Keep in mind the costs involved in training employees and focus on retaining the good employees you have so you are not constantly investing in new employees' training and then losing them to other retailers.

Marketing

There are various ways to get the word out about your new store. You may want to hire a PR and marketing team, get your site online, and even mail postcards to local citizens. Microsoft suggests holding a grand opening to get the word out and entice people into your store.

  • Take advantage of free publicity by talking to local newspapers and radio station to see if they want to cover your grand opening event.
  • Get local celebrities and leaders on board by having a special cocktail party or evening just for them.
  • Start some buzz online by setting up social media pages and posting regularly about special events, sales, and news.
  • Host classes and workshops that help people learn how to use your product or service better.

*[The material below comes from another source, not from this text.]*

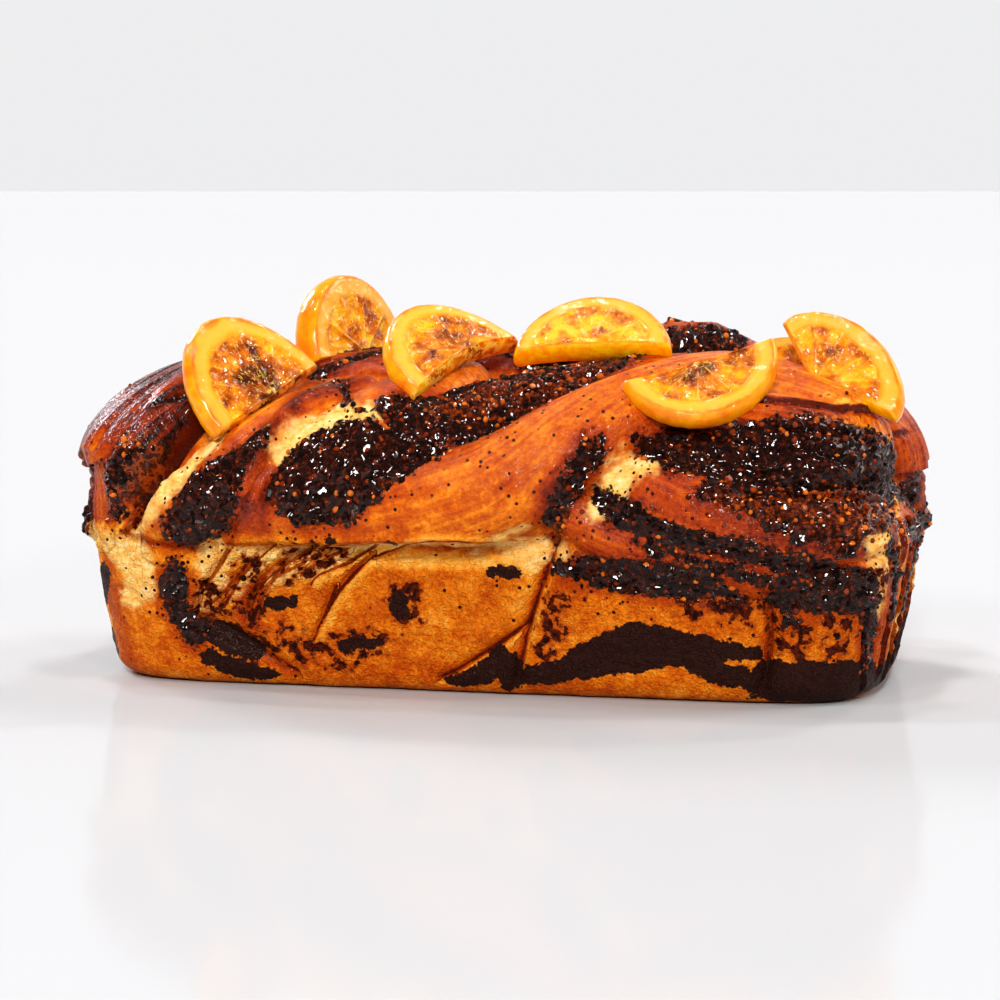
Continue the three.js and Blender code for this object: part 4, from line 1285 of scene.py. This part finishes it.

Marketing is about more than just buying an ad or two. Try to network with others in the community, talk about your store, invite people to visit, and follow up with your customers by placing them on a special mailing list. This allows you to remember birthdays and anniversaries, and inform them when you get a new product or hold a sale.

Additional Tips to Succeed

Some additional things to keep in mind as you strive to be in the 47% who are successful with their retail stores:

  • Stay up-to-date on training. Attend conferences and trade shows in your industry.
  • Add new products so your store stays current and fresh.
  • Keep an eye on competitors. What are they doing better than you? How can you change that?
  • Keep careful records and review them regularly. Where are you wasting money? Where are you losing money? What needs to change?

With a lot of hard work, determination and the knowledge you've gained at LTK, your retail business has a higher chance of succeeding. Know that you aren't alone. There are many other entrepreneurs who've paved the way before you and are happy to help with advice or just a bit of encouragement.